If the spirit is in some parallel universe, then the communication problems are exacerbated. How does information about the real world get into the parallel universe so the spirit is not totally unaware of everything happening there?


Let’s look at a different part of the information problems that beset the spirit concept. How does information about spirits, such as any details about their existence or non-existence, get to humans, such as Greer? Perhaps Greer gets his information from other humans, so we can ask about the track back to the first person with the concept of a spirit. Call him ‘Source’. How did Source get the information about the spirit world. Perhaps there is not one such person, but a group of them each getting part of the information, which was then shared to make up the total picture that Greer now possesses. Whether there was one or many, the communication problems are equally impossible. Do the spirit entities understand their world, and its interaction with our world, well enough to simply formulate this information in whatever language Source spoke, and then they simply used narrowband communication to tell him about it?


The first difficulty with this is validation. How does Source know what he heard was from something other than a part of his own brain? How does he know if it was correct or if the spirit voice was from a confused, mistaken spirit, who didn’t have good information? How does he know he wasn’t being made a joke of in the spirit world? How does he know if there are not glaring errors in what was told to him? How does he know he interpreted it correctly? All these questions are solved by some validation, meaning a scientific experiment to corroborate what was conveyed to him, but how does someone from a time long, long before Francis Bacon invented the scientific method figure out how to do it?

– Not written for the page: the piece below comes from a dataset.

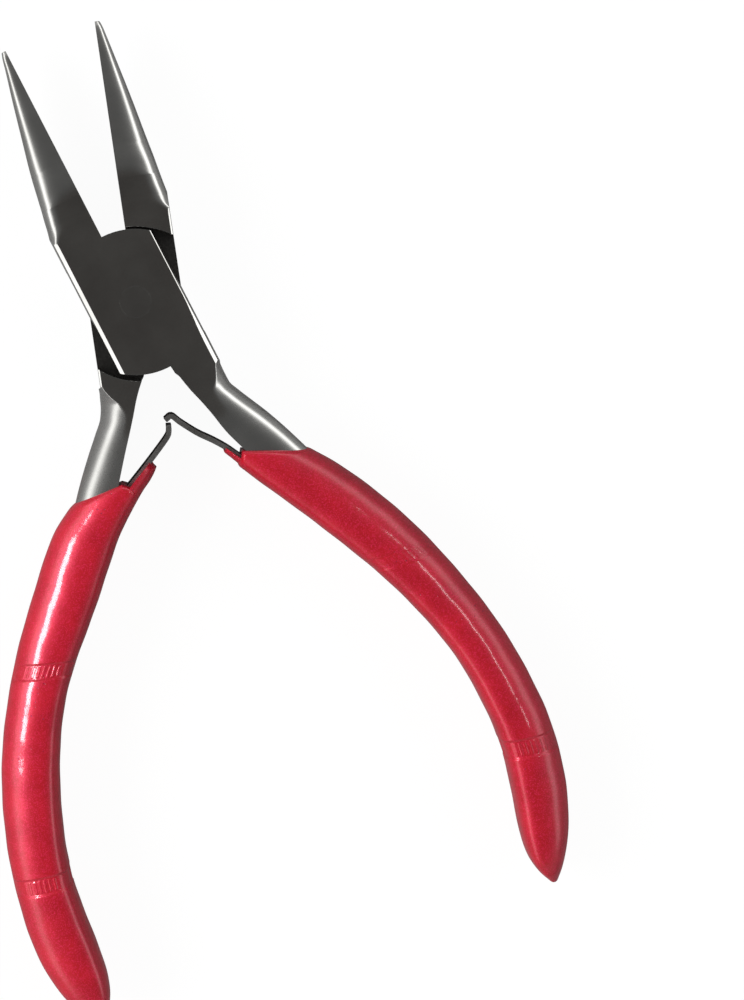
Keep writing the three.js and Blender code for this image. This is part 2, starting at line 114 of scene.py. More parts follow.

Validation might occur anywhere along the time path from Source to Greer, but it doesn’t seem to have been done, or if tried, it failed. Any proof, in the sense of a repeatable experiment to detect the existence of a spirit, would have had very great impact, and would have likely opened up a new branch of physics or of science. Nothing happened for however many centuries there were in this gap.

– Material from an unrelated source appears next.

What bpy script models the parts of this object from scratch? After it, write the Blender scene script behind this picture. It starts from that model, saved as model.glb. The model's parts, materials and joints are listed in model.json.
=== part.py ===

To summarize, there are two objections to reincarnation, relating to energy flow, which are discussed above. One is that there is there is no energy pathway to carry information from any human body to any spirit or essence. This means no information flow, and therefore a very knowledgeable spirit. The other is that there is no way to validate any information flow that did happen between the spirit and the human. None. This means the information is not useful for any purpose whatsoever.


How does Greer deal with this issues? He does not mention the first issue, that of information transfer. He does not discuss how he has dealt with the validation issues for his own particular beliefs, but he does attempt to blur the issue somewhat. The hidden trick is that he makes human knowledge of something like a binary choice. You know it or you don’t. But knowledge is subject to a probability, rather that being discrete. He mentions that someone might be able to identify a picture of his mother from a set of mug shots, but cannot describe how the reasons they have for choosing that picture. He does not at all describe what he means by reasons, and there is no actionable question that he asks, just vague words. Science does have some insights as to how the human brain recognizes faces, but that would not apply to a specific, particular recognition event. It makes no sense to state that since the brain operates with billions of neurons, whose specific actions are unknowable, that knowledge of whether reincarnation is consistent with science is impossible. They are not connected.


He then proceeds to say that members of the Flat Earth Society might deny that Antartica exists, no matter what evidence was shown to them. Perhaps this is a subtle jab at scientists, pretending that there is some parallel between Flat Earth Society members and scientists is their unreasoning beliefs. This may make non-scientist readers of his blog feel better, but the comparison has no substance, just a set of ill-defined allusions.


He lists one reason for his beliefs as the work of Professor Ian Stevenson, who spent several decades collecting stories from children, mostly in India and between the ages of two and eight, who claimed some knowledge of a previous life. The methods of data collection and other aspects of his work have been criticized in depth by others, but to summarize the points made, the work simply was naive and non-scientific. Virtually all children, 99.9999+%, do not have these memories, and in those who claimed to, the knowledge they had was minimal, perhaps a few names of relatives of the supposed previous life person, the existence of a building or a train or something similar. Even if there was such a thing as reincarnation, the connection between lives is so negligible one wonders why it would be of any importance. Stevenson’s work might be summarized by saying that reincarnation has virtually zero effect on anyone. If that is the case, why would anyone care about whether there was some spirit or essence floating around somewhere in a parallel universe? Why would anyone care about what happened to a spirit, as the connection to any human’s future life is almost nil?